What is needed is an exact copy of the lines from the line containing "const velour = new" to the line containing "for node in", both lines included, and nothing else.

INFORMATION PROVIDED.
--- Begin ---
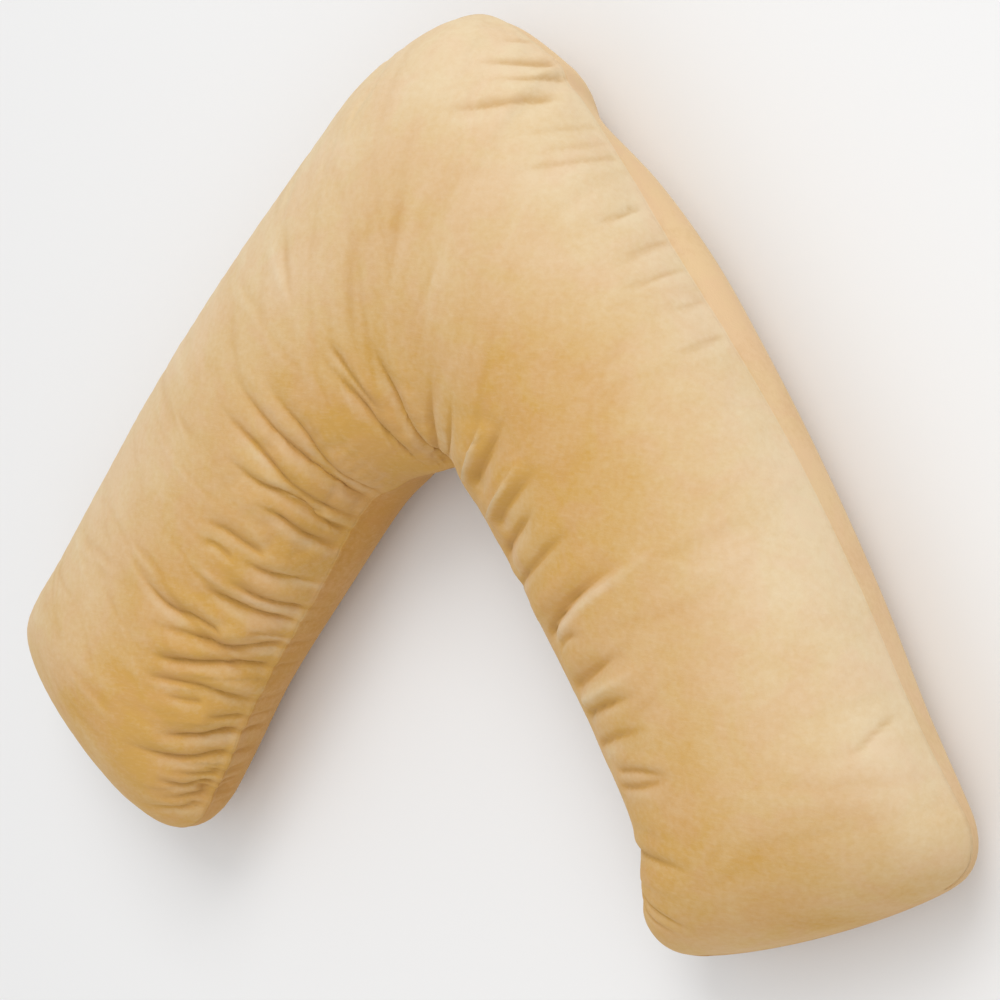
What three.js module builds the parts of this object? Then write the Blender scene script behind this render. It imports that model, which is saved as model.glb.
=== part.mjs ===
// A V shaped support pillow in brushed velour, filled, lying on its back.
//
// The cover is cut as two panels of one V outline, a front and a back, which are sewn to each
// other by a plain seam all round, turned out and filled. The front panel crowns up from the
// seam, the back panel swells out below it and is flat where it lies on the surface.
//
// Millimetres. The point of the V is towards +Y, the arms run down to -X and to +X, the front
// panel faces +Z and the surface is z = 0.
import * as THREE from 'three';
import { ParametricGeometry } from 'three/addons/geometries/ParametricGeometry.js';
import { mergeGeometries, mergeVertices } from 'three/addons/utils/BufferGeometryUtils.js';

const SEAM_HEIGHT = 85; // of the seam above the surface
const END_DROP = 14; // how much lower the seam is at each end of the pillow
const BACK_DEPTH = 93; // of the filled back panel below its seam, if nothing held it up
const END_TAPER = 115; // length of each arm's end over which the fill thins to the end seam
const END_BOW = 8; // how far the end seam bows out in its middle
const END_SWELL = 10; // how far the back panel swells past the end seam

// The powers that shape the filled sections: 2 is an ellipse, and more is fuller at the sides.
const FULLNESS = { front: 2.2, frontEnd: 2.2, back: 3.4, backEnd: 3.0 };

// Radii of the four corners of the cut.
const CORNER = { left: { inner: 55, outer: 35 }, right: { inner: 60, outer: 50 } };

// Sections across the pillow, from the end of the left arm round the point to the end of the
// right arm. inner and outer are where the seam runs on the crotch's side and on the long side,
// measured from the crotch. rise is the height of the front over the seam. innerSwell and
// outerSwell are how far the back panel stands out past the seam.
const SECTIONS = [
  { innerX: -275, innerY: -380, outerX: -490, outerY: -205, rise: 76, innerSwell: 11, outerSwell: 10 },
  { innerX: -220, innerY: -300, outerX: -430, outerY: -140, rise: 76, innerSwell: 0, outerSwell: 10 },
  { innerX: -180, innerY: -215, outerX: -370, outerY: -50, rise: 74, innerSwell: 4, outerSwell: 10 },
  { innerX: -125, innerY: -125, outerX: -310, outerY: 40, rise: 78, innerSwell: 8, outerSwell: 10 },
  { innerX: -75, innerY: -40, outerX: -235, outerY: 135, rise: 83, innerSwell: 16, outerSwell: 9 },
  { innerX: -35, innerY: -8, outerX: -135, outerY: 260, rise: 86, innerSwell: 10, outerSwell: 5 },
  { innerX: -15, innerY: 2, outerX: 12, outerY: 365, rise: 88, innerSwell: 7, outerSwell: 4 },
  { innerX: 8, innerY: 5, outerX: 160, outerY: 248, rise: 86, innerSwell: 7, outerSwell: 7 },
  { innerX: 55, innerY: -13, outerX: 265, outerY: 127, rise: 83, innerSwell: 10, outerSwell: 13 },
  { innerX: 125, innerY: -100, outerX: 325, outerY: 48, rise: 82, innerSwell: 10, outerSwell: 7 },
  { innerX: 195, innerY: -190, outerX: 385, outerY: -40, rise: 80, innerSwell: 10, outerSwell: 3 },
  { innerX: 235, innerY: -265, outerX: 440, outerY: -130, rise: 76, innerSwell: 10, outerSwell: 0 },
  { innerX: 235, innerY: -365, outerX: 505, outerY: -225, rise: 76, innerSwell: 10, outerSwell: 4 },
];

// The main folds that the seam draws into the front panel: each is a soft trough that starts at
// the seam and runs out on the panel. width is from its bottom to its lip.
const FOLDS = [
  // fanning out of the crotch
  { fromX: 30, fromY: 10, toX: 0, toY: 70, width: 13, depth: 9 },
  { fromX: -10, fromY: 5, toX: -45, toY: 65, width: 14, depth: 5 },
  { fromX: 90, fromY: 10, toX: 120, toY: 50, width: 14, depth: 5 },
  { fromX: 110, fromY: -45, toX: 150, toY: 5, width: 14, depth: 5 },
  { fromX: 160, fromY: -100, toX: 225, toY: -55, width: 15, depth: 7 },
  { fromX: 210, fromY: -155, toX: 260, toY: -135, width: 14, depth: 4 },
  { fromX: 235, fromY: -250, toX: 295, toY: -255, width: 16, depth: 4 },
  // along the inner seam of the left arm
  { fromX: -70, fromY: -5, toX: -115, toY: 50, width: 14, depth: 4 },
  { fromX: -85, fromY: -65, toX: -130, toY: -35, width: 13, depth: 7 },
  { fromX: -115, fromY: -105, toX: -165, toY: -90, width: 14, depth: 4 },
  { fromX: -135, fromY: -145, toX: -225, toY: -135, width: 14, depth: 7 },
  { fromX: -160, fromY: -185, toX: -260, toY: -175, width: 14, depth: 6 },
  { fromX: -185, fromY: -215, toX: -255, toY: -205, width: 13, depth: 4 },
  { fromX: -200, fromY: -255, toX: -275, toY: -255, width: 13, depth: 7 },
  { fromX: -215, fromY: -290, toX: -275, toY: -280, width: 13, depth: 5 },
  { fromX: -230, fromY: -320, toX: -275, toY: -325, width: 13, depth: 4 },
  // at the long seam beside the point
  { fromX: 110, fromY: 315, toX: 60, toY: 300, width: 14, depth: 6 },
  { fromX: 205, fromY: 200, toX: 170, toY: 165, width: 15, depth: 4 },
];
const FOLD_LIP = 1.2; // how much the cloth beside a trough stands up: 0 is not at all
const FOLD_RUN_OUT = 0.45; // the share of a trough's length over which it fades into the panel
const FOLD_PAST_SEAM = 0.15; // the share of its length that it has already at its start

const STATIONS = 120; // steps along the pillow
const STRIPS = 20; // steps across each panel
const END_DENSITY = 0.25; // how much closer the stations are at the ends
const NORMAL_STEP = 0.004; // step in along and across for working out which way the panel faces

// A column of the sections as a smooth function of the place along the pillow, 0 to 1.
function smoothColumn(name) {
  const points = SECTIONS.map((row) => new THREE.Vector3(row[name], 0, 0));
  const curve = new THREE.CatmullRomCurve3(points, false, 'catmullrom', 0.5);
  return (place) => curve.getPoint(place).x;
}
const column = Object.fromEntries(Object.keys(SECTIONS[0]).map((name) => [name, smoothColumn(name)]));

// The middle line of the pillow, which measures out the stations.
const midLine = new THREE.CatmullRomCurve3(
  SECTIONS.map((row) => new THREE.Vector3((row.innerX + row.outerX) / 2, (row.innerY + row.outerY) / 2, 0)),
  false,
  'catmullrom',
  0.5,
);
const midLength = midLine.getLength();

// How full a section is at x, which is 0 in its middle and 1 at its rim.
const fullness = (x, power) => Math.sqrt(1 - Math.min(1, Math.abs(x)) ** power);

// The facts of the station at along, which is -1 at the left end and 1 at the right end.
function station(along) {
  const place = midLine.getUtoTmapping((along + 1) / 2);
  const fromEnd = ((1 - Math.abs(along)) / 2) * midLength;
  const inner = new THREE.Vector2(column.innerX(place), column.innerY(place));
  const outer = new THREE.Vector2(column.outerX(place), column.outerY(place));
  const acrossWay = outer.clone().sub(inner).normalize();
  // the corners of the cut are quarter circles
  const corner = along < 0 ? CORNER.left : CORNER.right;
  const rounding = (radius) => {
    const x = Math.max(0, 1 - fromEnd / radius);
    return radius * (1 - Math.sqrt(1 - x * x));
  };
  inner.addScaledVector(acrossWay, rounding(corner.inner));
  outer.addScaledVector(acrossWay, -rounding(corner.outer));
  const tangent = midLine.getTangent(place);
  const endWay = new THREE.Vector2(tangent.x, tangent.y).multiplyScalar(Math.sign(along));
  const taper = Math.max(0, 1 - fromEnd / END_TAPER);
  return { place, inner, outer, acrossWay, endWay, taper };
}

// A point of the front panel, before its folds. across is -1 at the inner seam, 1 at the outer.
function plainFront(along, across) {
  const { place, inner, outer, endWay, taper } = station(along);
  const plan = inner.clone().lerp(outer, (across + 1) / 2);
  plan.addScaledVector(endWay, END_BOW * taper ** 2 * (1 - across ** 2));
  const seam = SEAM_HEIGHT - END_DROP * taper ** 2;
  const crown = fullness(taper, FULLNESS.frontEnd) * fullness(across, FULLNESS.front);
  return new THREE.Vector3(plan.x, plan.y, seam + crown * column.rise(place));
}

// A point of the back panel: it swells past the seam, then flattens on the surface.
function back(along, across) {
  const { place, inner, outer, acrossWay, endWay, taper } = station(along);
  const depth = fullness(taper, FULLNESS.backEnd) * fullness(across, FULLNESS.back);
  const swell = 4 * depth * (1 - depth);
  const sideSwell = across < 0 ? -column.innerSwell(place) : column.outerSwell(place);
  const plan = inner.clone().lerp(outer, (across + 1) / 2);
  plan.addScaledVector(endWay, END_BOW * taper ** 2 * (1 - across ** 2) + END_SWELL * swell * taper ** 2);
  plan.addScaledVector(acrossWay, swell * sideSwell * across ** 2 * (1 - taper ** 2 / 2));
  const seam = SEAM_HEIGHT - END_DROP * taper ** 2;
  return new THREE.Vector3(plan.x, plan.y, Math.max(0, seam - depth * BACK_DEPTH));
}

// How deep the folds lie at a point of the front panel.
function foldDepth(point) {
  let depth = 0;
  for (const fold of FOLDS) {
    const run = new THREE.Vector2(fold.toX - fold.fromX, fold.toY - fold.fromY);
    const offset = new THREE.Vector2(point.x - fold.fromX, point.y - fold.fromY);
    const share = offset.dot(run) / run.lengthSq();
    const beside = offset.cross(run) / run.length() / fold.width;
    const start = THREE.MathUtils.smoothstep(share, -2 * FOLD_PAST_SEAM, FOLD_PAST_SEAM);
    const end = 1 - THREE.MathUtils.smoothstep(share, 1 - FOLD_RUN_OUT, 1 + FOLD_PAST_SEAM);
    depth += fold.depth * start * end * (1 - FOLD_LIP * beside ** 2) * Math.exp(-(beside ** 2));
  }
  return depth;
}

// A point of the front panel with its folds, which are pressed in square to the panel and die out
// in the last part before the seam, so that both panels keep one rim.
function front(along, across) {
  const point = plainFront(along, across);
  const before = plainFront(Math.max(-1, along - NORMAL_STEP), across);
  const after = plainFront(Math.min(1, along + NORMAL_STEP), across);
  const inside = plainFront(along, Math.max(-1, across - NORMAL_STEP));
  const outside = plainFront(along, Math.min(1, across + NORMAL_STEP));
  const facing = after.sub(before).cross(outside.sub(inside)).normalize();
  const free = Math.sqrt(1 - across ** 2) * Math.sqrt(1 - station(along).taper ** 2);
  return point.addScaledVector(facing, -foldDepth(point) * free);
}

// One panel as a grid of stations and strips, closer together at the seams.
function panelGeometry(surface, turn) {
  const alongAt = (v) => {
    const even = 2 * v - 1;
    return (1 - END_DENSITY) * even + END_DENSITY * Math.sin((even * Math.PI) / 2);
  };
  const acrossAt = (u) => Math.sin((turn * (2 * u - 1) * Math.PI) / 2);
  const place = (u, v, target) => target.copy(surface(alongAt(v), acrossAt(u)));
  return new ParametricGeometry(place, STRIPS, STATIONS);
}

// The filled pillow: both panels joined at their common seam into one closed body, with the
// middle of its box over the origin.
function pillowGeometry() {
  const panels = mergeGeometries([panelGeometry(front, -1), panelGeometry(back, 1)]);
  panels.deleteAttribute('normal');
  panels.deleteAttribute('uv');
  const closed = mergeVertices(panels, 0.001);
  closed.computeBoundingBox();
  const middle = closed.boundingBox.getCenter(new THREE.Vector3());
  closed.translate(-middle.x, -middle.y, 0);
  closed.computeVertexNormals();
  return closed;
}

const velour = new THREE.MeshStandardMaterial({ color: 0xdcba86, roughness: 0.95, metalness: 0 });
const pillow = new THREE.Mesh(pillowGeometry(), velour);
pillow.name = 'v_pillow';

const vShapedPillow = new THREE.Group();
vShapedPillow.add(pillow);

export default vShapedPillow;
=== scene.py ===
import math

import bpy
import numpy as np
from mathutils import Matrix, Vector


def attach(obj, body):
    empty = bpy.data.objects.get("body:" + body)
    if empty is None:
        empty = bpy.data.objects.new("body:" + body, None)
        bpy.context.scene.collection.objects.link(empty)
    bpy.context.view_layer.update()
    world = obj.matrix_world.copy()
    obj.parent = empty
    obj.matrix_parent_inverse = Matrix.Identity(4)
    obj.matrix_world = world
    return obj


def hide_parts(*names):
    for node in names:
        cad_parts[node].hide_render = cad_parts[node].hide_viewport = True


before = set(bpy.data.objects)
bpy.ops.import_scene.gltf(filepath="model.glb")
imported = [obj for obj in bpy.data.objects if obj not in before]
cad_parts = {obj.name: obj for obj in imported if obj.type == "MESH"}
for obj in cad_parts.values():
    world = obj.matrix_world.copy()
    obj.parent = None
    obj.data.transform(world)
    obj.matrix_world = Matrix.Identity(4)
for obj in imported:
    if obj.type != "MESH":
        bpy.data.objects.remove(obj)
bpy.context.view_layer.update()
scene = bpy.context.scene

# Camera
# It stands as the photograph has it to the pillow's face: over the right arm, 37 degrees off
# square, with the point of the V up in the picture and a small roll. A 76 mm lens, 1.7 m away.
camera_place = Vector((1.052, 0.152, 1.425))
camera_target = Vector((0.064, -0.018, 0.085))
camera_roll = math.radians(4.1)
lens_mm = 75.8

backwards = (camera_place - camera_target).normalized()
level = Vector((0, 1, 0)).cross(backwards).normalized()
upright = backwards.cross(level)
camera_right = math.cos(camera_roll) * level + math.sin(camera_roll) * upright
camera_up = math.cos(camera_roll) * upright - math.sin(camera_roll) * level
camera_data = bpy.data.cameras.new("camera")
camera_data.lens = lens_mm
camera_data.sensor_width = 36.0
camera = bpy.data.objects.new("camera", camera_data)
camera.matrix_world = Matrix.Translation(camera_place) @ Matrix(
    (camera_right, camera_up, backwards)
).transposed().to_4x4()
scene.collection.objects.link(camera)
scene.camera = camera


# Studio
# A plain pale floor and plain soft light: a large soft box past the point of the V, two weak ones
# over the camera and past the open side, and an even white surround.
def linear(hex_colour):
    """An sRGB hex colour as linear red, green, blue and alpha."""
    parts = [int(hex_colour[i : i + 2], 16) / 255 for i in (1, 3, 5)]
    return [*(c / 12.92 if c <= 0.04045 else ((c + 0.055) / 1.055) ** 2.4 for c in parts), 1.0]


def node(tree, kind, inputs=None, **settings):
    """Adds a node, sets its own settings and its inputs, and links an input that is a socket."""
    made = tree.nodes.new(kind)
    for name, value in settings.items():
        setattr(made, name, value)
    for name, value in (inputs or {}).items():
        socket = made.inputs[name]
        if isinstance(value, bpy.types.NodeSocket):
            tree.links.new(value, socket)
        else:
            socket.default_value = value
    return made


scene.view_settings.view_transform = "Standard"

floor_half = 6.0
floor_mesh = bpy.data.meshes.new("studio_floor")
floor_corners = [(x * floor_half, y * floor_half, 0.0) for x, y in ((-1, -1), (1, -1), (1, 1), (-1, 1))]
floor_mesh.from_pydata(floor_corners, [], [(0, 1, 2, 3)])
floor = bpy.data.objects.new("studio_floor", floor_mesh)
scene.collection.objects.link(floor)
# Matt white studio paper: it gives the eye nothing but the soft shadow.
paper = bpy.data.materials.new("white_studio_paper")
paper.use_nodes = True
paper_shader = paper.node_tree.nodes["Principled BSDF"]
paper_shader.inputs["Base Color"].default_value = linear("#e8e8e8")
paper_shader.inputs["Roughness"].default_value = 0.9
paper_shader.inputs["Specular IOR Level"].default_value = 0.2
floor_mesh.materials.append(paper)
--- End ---
TASK OUTPUT.
const velour = new THREE.MeshStandardMaterial({ color: 0xdcba86, roughness: 0.95, metalness: 0 });
const pillow = new THREE.Mesh(pillowGeometry(), velour);
pillow.name = 'v_pillow';

const vShapedPillow = new THREE.Group();
vShapedPillow.add(pillow);

export default vShapedPillow;
=== scene.py ===
import math

import bpy
import numpy as np
from mathutils import Matrix, Vector


def attach(obj, body):
    empty = bpy.data.objects.get("body:" + body)
    if empty is None:
        empty = bpy.data.objects.new("body:" + body, None)
        bpy.context.scene.collection.objects.link(empty)
    bpy.context.view_layer.update()
    world = obj.matrix_world.copy()
    obj.parent = empty
    obj.matrix_parent_inverse = Matrix.Identity(4)
    obj.matrix_world = world
    return obj


def hide_parts(*names):
    for node in names:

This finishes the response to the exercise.